Repeat the data verbatim.

* Dataset extract *
_ _ _ _ _ _ _

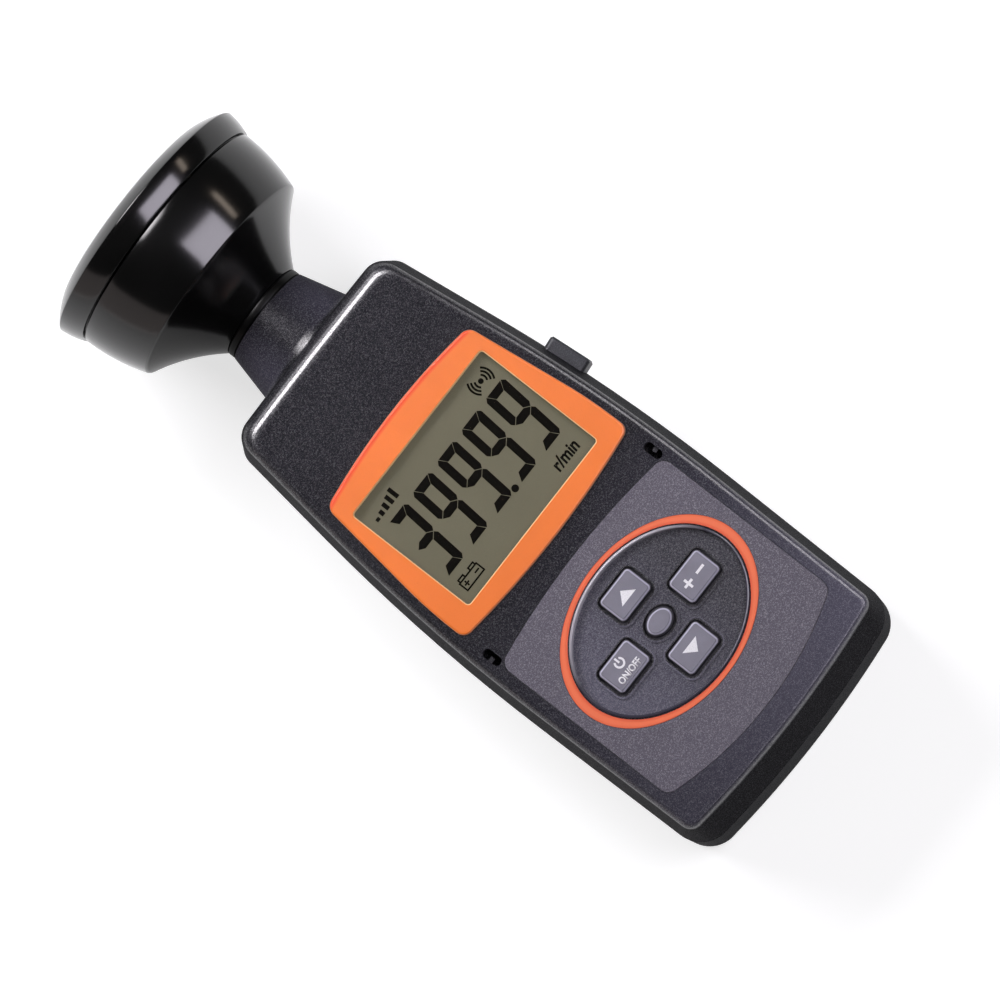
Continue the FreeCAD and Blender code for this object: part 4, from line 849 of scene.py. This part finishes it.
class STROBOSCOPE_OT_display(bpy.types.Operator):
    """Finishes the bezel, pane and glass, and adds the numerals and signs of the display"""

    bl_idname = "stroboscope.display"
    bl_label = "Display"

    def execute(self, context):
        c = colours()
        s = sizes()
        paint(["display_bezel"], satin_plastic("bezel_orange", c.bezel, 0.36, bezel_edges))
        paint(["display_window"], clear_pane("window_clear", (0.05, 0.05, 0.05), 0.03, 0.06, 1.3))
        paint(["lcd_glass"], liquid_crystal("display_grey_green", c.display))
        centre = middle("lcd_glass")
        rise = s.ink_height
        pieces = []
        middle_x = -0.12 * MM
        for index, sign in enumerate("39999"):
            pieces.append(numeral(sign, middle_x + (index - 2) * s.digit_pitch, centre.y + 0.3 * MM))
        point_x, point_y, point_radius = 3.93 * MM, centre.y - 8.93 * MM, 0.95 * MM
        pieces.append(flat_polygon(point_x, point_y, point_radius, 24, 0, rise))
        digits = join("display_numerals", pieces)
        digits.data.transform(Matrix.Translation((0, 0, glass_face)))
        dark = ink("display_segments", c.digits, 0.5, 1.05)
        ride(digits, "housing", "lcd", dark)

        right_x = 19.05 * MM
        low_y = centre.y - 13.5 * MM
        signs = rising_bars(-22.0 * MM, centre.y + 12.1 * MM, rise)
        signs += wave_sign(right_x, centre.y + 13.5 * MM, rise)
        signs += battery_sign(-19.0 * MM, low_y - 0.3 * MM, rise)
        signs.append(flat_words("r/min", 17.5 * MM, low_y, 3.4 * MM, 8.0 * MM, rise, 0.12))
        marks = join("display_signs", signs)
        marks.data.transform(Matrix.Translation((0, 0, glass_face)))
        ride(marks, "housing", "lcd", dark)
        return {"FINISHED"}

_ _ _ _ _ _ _

* Solution for this exercise *
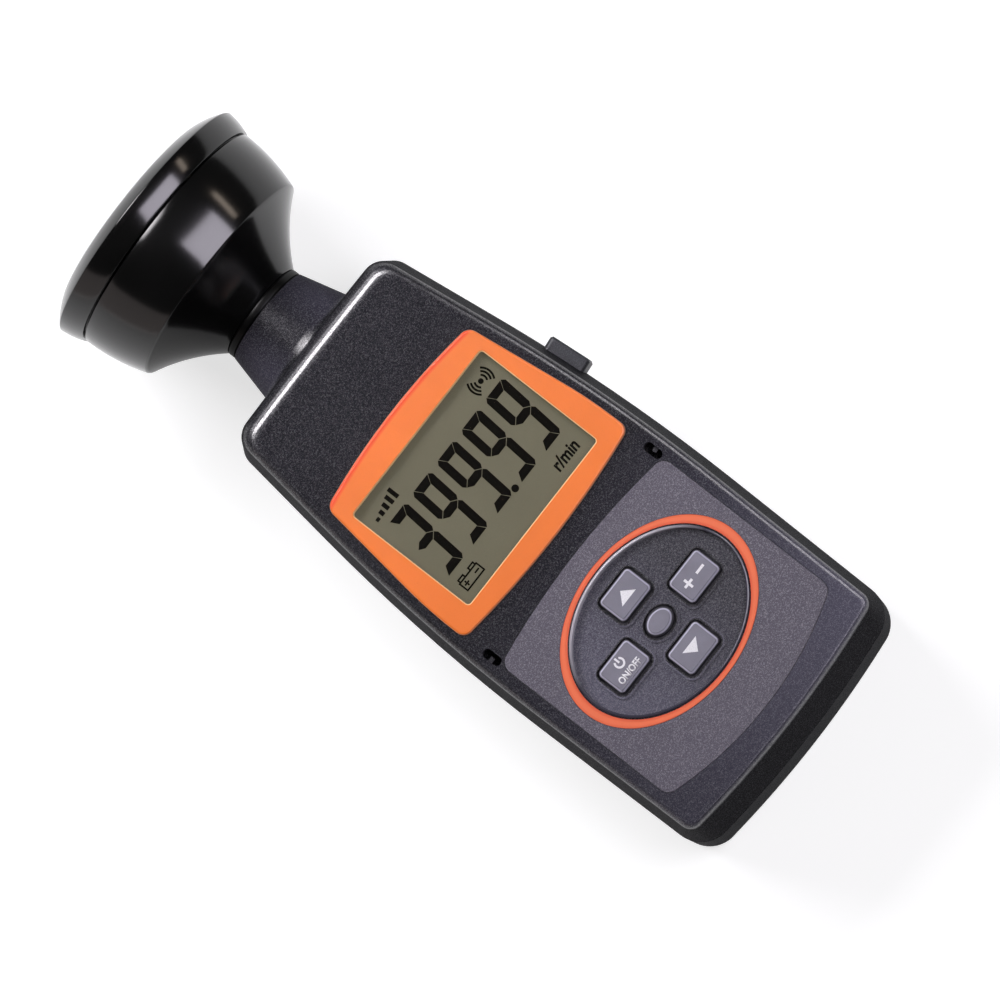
Continue the FreeCAD and Blender code for this object: part 4, from line 849 of scene.py. This part finishes it.
class STROBOSCOPE_OT_display(bpy.types.Operator):
    """Finishes the bezel, pane and glass, and adds the numerals and signs of the display"""

    bl_idname = "stroboscope.display"
    bl_label = "Display"

    def execute(self, context):
        c = colours()
        s = sizes()
        paint(["display_bezel"], satin_plastic("bezel_orange", c.bezel, 0.36, bezel_edges))
        paint(["display_window"], clear_pane("window_clear", (0.05, 0.05, 0.05), 0.03, 0.06, 1.3))
        paint(["lcd_glass"], liquid_crystal("display_grey_green", c.display))
        centre = middle("lcd_glass")
        rise = s.ink_height
        pieces = []
        middle_x = -0.12 * MM
        for index, sign in enumerate("39999"):
            pieces.append(numeral(sign, middle_x + (index - 2) * s.digit_pitch, centre.y + 0.3 * MM))
        point_x, point_y, point_radius = 3.93 * MM, centre.y - 8.93 * MM, 0.95 * MM
        pieces.append(flat_polygon(point_x, point_y, point_radius, 24, 0, rise))
        digits = join("display_numerals", pieces)
        digits.data.transform(Matrix.Translation((0, 0, glass_face)))
        dark = ink("display_segments", c.digits, 0.5, 1.05)
        ride(digits, "housing", "lcd", dark)

        right_x = 19.05 * MM
        low_y = centre.y - 13.5 * MM
        signs = rising_bars(-22.0 * MM, centre.y + 12.1 * MM, rise)
        signs += wave_sign(right_x, centre.y + 13.5 * MM, rise)
        signs += battery_sign(-19.0 * MM, low_y - 0.3 * MM, rise)
        signs.append(flat_words("r/min", 17.5 * MM, low_y, 3.4 * MM, 8.0 * MM, rise, 0.12))
        marks = join("display_signs", signs)
        marks.data.transform(Matrix.Translation((0, 0, glass_face)))
        ride(marks, "housing", "lcd", dark)
        return {"FINISHED"}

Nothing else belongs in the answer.